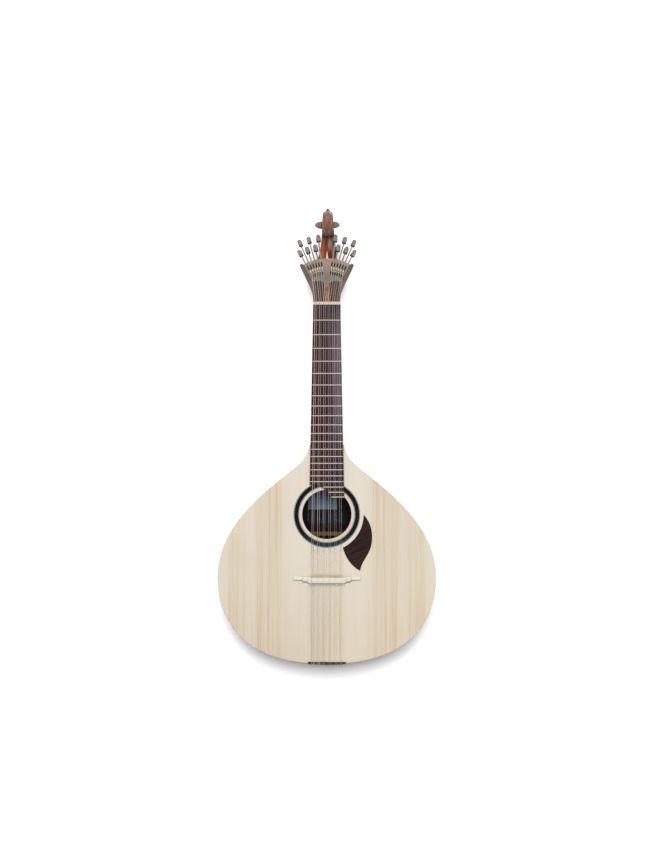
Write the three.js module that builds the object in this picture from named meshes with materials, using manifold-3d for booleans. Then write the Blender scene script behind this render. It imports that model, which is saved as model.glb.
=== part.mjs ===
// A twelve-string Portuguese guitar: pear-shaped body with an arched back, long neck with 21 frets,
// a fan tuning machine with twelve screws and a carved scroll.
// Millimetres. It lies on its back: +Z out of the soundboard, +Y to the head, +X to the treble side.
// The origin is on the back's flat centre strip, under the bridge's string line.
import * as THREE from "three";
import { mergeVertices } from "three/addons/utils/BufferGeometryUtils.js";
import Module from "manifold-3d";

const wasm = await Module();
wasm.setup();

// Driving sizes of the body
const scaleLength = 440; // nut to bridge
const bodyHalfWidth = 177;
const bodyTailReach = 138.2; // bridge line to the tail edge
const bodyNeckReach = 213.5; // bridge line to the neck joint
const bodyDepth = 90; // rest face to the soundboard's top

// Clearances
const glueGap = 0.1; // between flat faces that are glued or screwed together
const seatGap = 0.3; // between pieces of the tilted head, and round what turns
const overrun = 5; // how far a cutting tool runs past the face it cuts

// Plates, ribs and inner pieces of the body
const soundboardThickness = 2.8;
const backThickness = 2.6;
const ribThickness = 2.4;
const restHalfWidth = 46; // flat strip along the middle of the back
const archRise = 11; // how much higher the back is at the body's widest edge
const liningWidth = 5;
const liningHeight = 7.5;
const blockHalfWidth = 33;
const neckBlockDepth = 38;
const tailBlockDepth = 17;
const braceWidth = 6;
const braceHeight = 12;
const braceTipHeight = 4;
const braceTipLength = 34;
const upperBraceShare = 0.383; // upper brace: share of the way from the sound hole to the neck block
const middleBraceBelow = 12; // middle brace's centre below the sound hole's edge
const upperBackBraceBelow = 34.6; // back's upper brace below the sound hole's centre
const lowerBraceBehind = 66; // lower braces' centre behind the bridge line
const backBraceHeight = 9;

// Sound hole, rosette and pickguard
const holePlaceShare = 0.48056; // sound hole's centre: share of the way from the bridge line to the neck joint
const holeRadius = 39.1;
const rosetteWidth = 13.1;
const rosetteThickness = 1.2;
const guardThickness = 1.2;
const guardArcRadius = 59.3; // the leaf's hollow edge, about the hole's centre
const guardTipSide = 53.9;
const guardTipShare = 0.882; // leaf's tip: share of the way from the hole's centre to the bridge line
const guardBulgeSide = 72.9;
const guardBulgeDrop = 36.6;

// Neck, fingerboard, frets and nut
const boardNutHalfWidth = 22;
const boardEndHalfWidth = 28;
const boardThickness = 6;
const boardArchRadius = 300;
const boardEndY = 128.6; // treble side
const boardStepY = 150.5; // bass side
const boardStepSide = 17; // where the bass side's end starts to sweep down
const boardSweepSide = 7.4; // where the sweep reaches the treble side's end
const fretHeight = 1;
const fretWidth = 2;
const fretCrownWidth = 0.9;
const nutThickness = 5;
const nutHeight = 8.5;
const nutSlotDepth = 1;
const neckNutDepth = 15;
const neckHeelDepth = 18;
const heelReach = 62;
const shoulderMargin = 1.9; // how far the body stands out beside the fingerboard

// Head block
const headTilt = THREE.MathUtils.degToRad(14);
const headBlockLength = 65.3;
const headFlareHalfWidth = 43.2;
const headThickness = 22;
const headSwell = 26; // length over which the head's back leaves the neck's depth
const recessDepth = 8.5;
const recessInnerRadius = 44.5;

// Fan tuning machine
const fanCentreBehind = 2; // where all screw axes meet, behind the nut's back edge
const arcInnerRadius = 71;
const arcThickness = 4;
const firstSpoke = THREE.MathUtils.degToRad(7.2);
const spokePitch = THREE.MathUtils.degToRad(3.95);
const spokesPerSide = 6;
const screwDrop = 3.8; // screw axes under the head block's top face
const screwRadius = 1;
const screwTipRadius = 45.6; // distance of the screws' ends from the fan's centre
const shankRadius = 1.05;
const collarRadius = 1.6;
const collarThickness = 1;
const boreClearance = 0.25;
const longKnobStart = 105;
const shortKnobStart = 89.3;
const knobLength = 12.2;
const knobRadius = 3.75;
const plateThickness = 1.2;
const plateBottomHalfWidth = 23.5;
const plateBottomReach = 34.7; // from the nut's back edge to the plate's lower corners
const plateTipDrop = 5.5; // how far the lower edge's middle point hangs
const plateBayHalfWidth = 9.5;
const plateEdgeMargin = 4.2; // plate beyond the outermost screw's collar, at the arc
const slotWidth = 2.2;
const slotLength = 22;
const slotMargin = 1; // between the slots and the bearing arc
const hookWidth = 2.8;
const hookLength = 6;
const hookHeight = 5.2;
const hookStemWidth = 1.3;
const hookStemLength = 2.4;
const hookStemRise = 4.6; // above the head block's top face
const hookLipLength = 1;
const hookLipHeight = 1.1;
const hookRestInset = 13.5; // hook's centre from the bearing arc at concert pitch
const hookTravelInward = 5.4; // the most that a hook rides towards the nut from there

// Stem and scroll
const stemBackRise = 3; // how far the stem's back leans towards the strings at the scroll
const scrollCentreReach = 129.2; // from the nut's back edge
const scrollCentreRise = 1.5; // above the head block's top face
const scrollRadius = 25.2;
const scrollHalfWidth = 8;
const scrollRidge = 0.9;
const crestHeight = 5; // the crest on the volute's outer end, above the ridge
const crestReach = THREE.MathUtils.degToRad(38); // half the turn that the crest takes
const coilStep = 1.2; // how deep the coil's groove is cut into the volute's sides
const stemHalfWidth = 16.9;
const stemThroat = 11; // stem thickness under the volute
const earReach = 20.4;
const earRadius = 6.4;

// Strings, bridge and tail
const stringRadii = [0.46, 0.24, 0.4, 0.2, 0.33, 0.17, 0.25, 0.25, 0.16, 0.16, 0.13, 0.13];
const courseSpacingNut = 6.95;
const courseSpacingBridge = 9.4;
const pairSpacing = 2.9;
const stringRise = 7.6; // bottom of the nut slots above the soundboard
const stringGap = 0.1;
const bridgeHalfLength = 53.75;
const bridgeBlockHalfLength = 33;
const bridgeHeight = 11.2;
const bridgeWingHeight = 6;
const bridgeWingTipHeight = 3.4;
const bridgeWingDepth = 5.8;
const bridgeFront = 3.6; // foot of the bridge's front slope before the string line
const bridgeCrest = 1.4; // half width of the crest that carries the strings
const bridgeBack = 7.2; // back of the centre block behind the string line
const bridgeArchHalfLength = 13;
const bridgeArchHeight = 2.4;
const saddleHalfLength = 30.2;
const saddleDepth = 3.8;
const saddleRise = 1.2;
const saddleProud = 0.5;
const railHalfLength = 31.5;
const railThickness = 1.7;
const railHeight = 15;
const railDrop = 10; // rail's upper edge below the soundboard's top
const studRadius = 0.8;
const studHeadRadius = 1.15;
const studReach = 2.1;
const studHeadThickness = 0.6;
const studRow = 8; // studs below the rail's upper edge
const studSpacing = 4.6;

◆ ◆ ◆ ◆

• [The exercise] Print the material once more, exactly.

• [Worked solution]
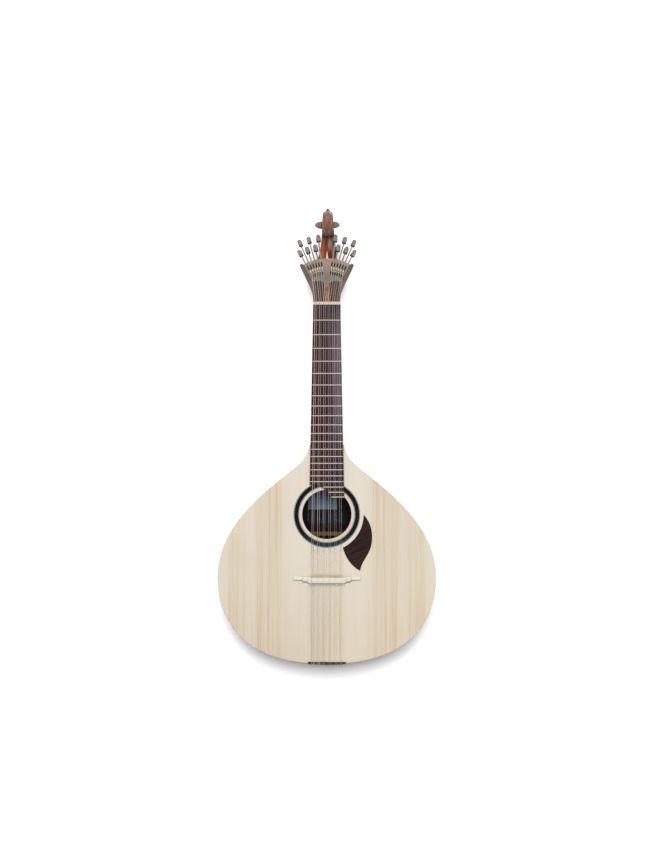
Write the three.js module that builds the object in this picture from named meshes with materials, using manifold-3d for booleans. Then write the Blender scene script behind this render. It imports that model, which is saved as model.glb.
=== part.mjs ===
// A twelve-string Portuguese guitar: pear-shaped body with an arched back, long neck with 21 frets,
// a fan tuning machine with twelve screws and a carved scroll.
// Millimetres. It lies on its back: +Z out of the soundboard, +Y to the head, +X to the treble side.
// The origin is on the back's flat centre strip, under the bridge's string line.
import * as THREE from "three";
import { mergeVertices } from "three/addons/utils/BufferGeometryUtils.js";
import Module from "manifold-3d";

const wasm = await Module();
wasm.setup();

// Driving sizes of the body
const scaleLength = 440; // nut to bridge
const bodyHalfWidth = 177;
const bodyTailReach = 138.2; // bridge line to the tail edge
const bodyNeckReach = 213.5; // bridge line to the neck joint
const bodyDepth = 90; // rest face to the soundboard's top

// Clearances
const glueGap = 0.1; // between flat faces that are glued or screwed together
const seatGap = 0.3; // between pieces of the tilted head, and round what turns
const overrun = 5; // how far a cutting tool runs past the face it cuts

// Plates, ribs and inner pieces of the body
const soundboardThickness = 2.8;
const backThickness = 2.6;
const ribThickness = 2.4;
const restHalfWidth = 46; // flat strip along the middle of the back
const archRise = 11; // how much higher the back is at the body's widest edge
const liningWidth = 5;
const liningHeight = 7.5;
const blockHalfWidth = 33;
const neckBlockDepth = 38;
const tailBlockDepth = 17;
const braceWidth = 6;
const braceHeight = 12;
const braceTipHeight = 4;
const braceTipLength = 34;
const upperBraceShare = 0.383; // upper brace: share of the way from the sound hole to the neck block
const middleBraceBelow = 12; // middle brace's centre below the sound hole's edge
const upperBackBraceBelow = 34.6; // back's upper brace below the sound hole's centre
const lowerBraceBehind = 66; // lower braces' centre behind the bridge line
const backBraceHeight = 9;

// Sound hole, rosette and pickguard
const holePlaceShare = 0.48056; // sound hole's centre: share of the way from the bridge line to the neck joint
const holeRadius = 39.1;
const rosetteWidth = 13.1;
const rosetteThickness = 1.2;
const guardThickness = 1.2;
const guardArcRadius = 59.3; // the leaf's hollow edge, about the hole's centre
const guardTipSide = 53.9;
const guardTipShare = 0.882; // leaf's tip: share of the way from the hole's centre to the bridge line
const guardBulgeSide = 72.9;
const guardBulgeDrop = 36.6;

// Neck, fingerboard, frets and nut
const boardNutHalfWidth = 22;
const boardEndHalfWidth = 28;
const boardThickness = 6;
const boardArchRadius = 300;
const boardEndY = 128.6; // treble side
const boardStepY = 150.5; // bass side
const boardStepSide = 17; // where the bass side's end starts to sweep down
const boardSweepSide = 7.4; // where the sweep reaches the treble side's end
const fretHeight = 1;
const fretWidth = 2;
const fretCrownWidth = 0.9;
const nutThickness = 5;
const nutHeight = 8.5;
const nutSlotDepth = 1;
const neckNutDepth = 15;
const neckHeelDepth = 18;
const heelReach = 62;
const shoulderMargin = 1.9; // how far the body stands out beside the fingerboard

// Head block
const headTilt = THREE.MathUtils.degToRad(14);
const headBlockLength = 65.3;
const headFlareHalfWidth = 43.2;
const headThickness = 22;
const headSwell = 26; // length over which the head's back leaves the neck's depth
const recessDepth = 8.5;
const recessInnerRadius = 44.5;

// Fan tuning machine
const fanCentreBehind = 2; // where all screw axes meet, behind the nut's back edge
const arcInnerRadius = 71;
const arcThickness = 4;
const firstSpoke = THREE.MathUtils.degToRad(7.2);
const spokePitch = THREE.MathUtils.degToRad(3.95);
const spokesPerSide = 6;
const screwDrop = 3.8; // screw axes under the head block's top face
const screwRadius = 1;
const screwTipRadius = 45.6; // distance of the screws' ends from the fan's centre
const shankRadius = 1.05;
const collarRadius = 1.6;
const collarThickness = 1;
const boreClearance = 0.25;
const longKnobStart = 105;
const shortKnobStart = 89.3;
const knobLength = 12.2;
const knobRadius = 3.75;
const plateThickness = 1.2;
const plateBottomHalfWidth = 23.5;
const plateBottomReach = 34.7; // from the nut's back edge to the plate's lower corners
const plateTipDrop = 5.5; // how far the lower edge's middle point hangs
const plateBayHalfWidth = 9.5;
const plateEdgeMargin = 4.2; // plate beyond the outermost screw's collar, at the arc
const slotWidth = 2.2;
const slotLength = 22;
const slotMargin = 1; // between the slots and the bearing arc
const hookWidth = 2.8;
const hookLength = 6;
const hookHeight = 5.2;
const hookStemWidth = 1.3;
const hookStemLength = 2.4;
const hookStemRise = 4.6; // above the head block's top face
const hookLipLength = 1;
const hookLipHeight = 1.1;
const hookRestInset = 13.5; // hook's centre from the bearing arc at concert pitch
const hookTravelInward = 5.4; // the most that a hook rides towards the nut from there

// Stem and scroll
const stemBackRise = 3; // how far the stem's back leans towards the strings at the scroll
const scrollCentreReach = 129.2; // from the nut's back edge
const scrollCentreRise = 1.5; // above the head block's top face
const scrollRadius = 25.2;
const scrollHalfWidth = 8;
const scrollRidge = 0.9;
const crestHeight = 5; // the crest on the volute's outer end, above the ridge
const crestReach = THREE.MathUtils.degToRad(38); // half the turn that the crest takes
const coilStep = 1.2; // how deep the coil's groove is cut into the volute's sides
const stemHalfWidth = 16.9;
const stemThroat = 11; // stem thickness under the volute
const earReach = 20.4;
const earRadius = 6.4;

// Strings, bridge and tail
const stringRadii = [0.46, 0.24, 0.4, 0.2, 0.33, 0.17, 0.25, 0.25, 0.16, 0.16, 0.13, 0.13];
const courseSpacingNut = 6.95;
const courseSpacingBridge = 9.4;
const pairSpacing = 2.9;
const stringRise = 7.6; // bottom of the nut slots above the soundboard
const stringGap = 0.1;
const bridgeHalfLength = 53.75;
const bridgeBlockHalfLength = 33;
const bridgeHeight = 11.2;
const bridgeWingHeight = 6;
const bridgeWingTipHeight = 3.4;
const bridgeWingDepth = 5.8;
const bridgeFront = 3.6; // foot of the bridge's front slope before the string line
const bridgeCrest = 1.4; // half width of the crest that carries the strings
const bridgeBack = 7.2; // back of the centre block behind the string line
const bridgeArchHalfLength = 13;
const bridgeArchHeight = 2.4;
const saddleHalfLength = 30.2;
const saddleDepth = 3.8;
const saddleRise = 1.2;
const saddleProud = 0.5;
const railHalfLength = 31.5;
const railThickness = 1.7;
const railHeight = 15;
const railDrop = 10; // rail's upper edge below the soundboard's top
const studRadius = 0.8;
const studHeadRadius = 1.15;
const studReach = 2.1;
const studHeadThickness = 0.6;
const studRow = 8; // studs below the rail's upper edge
const studSpacing = 4.6;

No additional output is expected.